Losses Along the Energy Chain

As a followup to last week’s post on a Sankey diagram from the GEA report. here is another one from the very same report (GEA, 2012: Global Energy Assessment – Toward a Sustainable Future, Cambridge University Press, Cambridge UK and New York, NY, USA and the International Institute for Applied Systems Analysis, Laxenburg, Austria).

This one is an example for losses along the energy supply chain.

The description of the diagram on pp. 116/117 says:

“As an example of energy chain efficiency, Figure 1.13 illustrates the energy flows in the supply chain for illumination services (lighting). In this example, electricity is generated from coal in a thermal power station and transmitted and distributed to the point of end-use, where it is converted to light radiation by means of an incandescent light bulb. Only about 1% of the primary energy is transformed to illumination services provided to the end-user.”

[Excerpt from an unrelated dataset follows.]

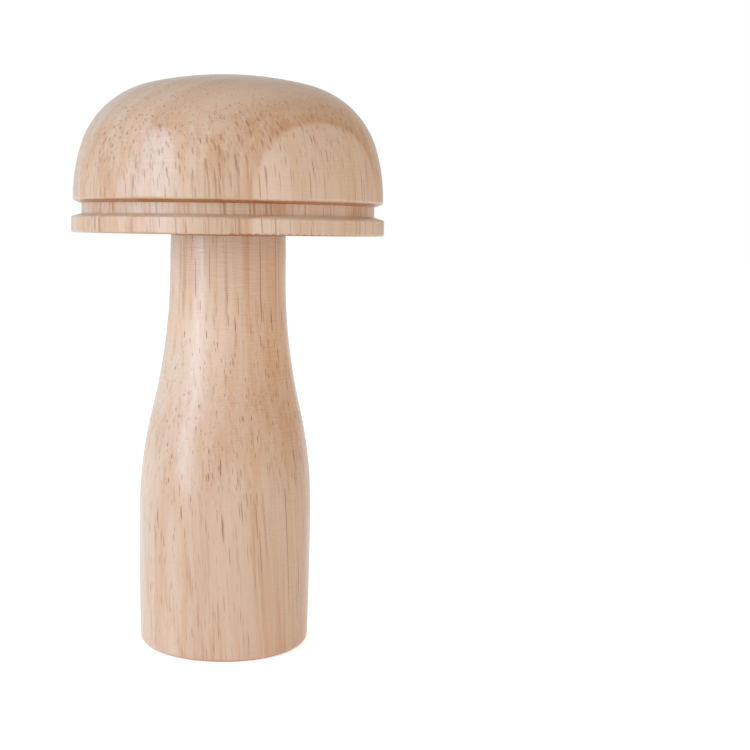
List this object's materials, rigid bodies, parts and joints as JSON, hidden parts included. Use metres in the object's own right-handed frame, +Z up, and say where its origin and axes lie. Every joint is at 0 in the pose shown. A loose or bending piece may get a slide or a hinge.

The Sankey diagram shows the primary energy as 100% on the left and branches out the losses at each conversion/transmission step. The actual useful energy (the “energy service” of providing illumination) is only 1%. So in this example one unit of energy service requires 100 units of primary energy, clearly pointing to “abundant opportunities for improving efficiency exist at every link in the energy chain” (p. 116).

I have presented a similar Sankey diagram here before, see this 2007 post ‘What it takes to power a bulb’.